> **WORK TO COMPLETE**:
Print the data exactly as it is given, please.

* * *

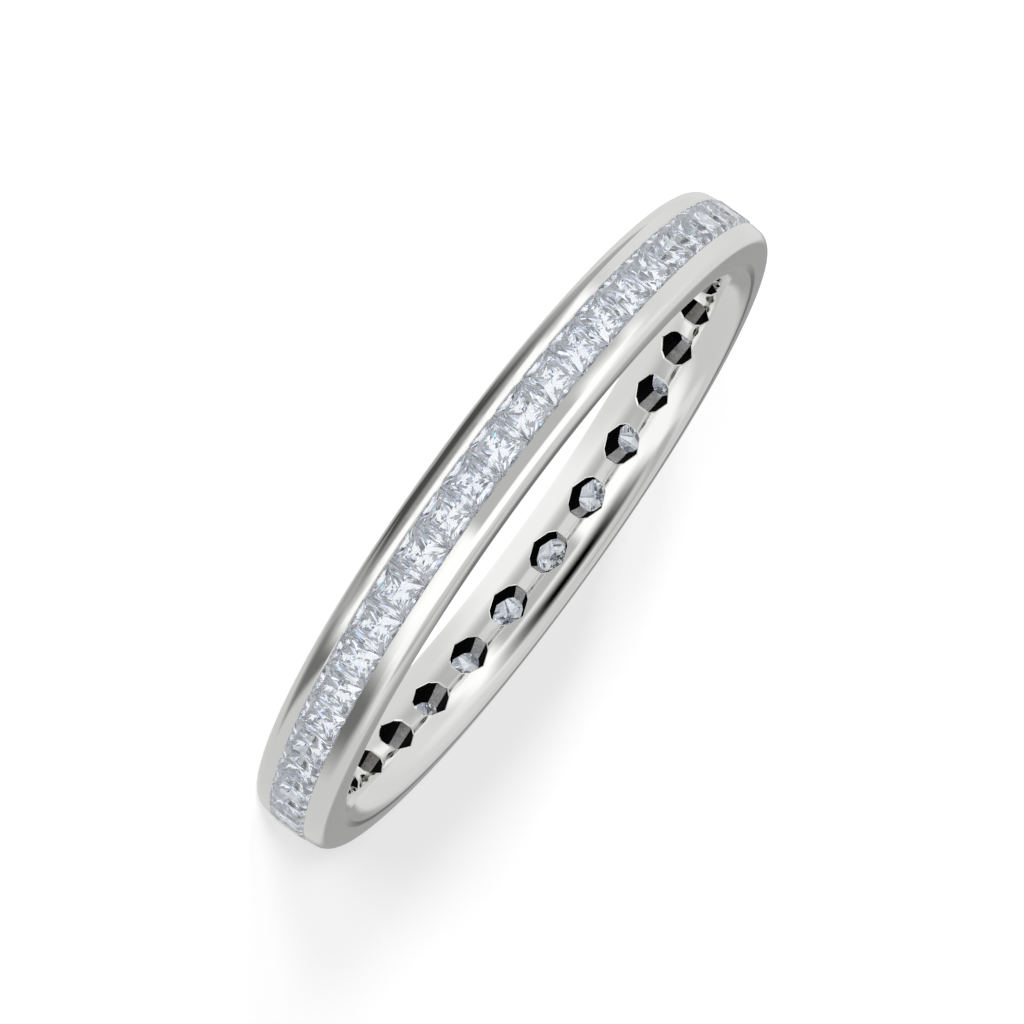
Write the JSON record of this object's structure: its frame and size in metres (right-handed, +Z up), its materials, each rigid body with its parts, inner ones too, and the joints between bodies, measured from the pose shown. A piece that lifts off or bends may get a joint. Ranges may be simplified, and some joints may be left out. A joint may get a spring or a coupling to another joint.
{
  "type": "channel-set eternity ring",
  "caption": "Slim polished band with square-cut stones channel-set edge to edge all the way round between two rails, over a pierced inner wall.",
  "frame": {"origin": "on the side face that the ring lies on, in the middle of the finger bore", "axes": "+Z up along the finger bore, +X through the middle of a stone that has no gallery hole behind it"},
  "size_m": [0.0198, 0.0198, 0.0023],
  "materials": {
    "white_metal": "polished",
    "stone": "polished"
  },
  "bodies": {
    "root": {"band": "white_metal", "stones": "stone"}
  },
  "joints": []
}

* * *

> **RESPONSE TO THE TASK**:
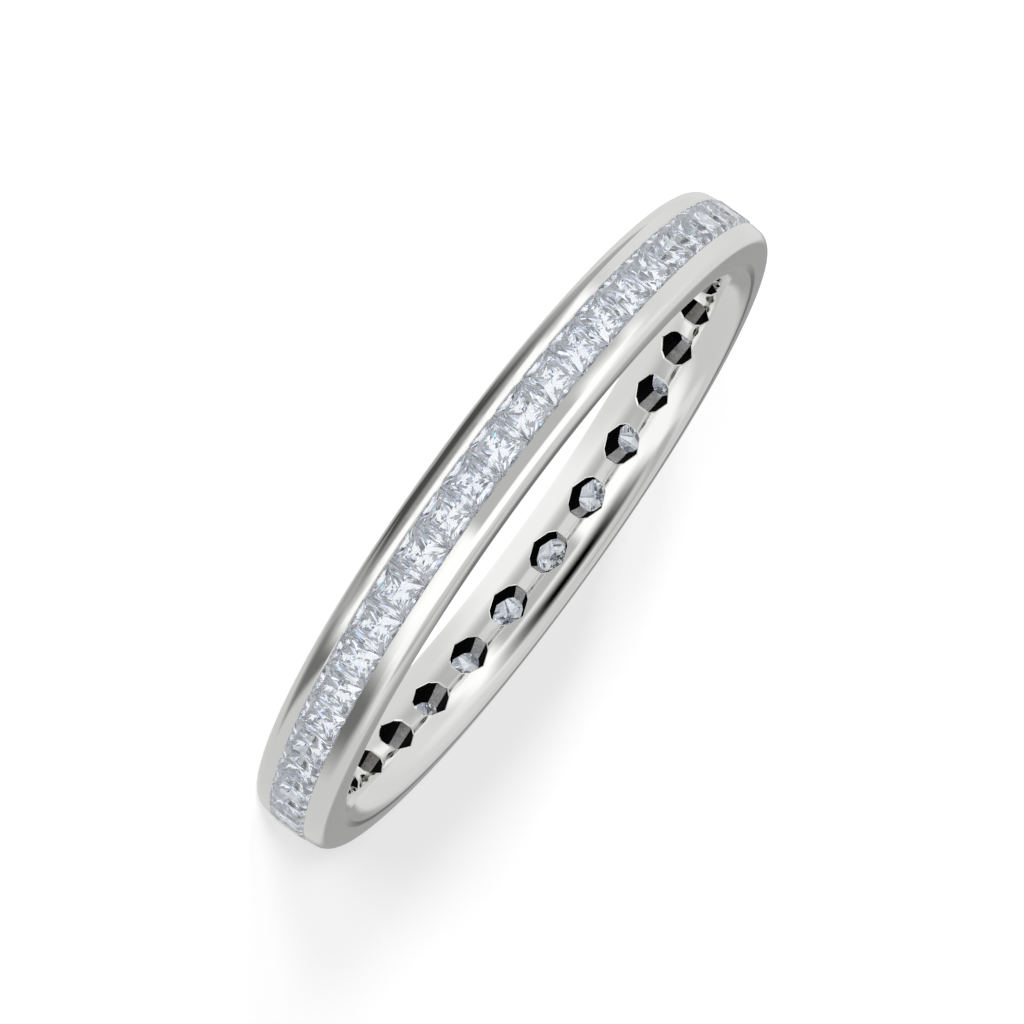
Write the JSON record of this object's structure: its frame and size in metres (right-handed, +Z up), its materials, each rigid body with its parts, inner ones too, and the joints between bodies, measured from the pose shown. A piece that lifts off or bends may get a joint. Ranges may be simplified, and some joints may be left out. A joint may get a spring or a coupling to another joint.
{
  "type": "channel-set eternity ring",
  "caption": "Slim polished band with square-cut stones channel-set edge to edge all the way round between two rails, over a pierced inner wall.",
  "frame": {"origin": "on the side face that the ring lies on, in the middle of the finger bore", "axes": "+Z up along the finger bore, +X through the middle of a stone that has no gallery hole behind it"},
  "size_m": [0.0198, 0.0198, 0.0023],
  "materials": {
    "white_metal": "polished",
    "stone": "polished"
  },
  "bodies": {
    "root": {"band": "white_metal", "stones": "stone"}
  },
  "joints": []
}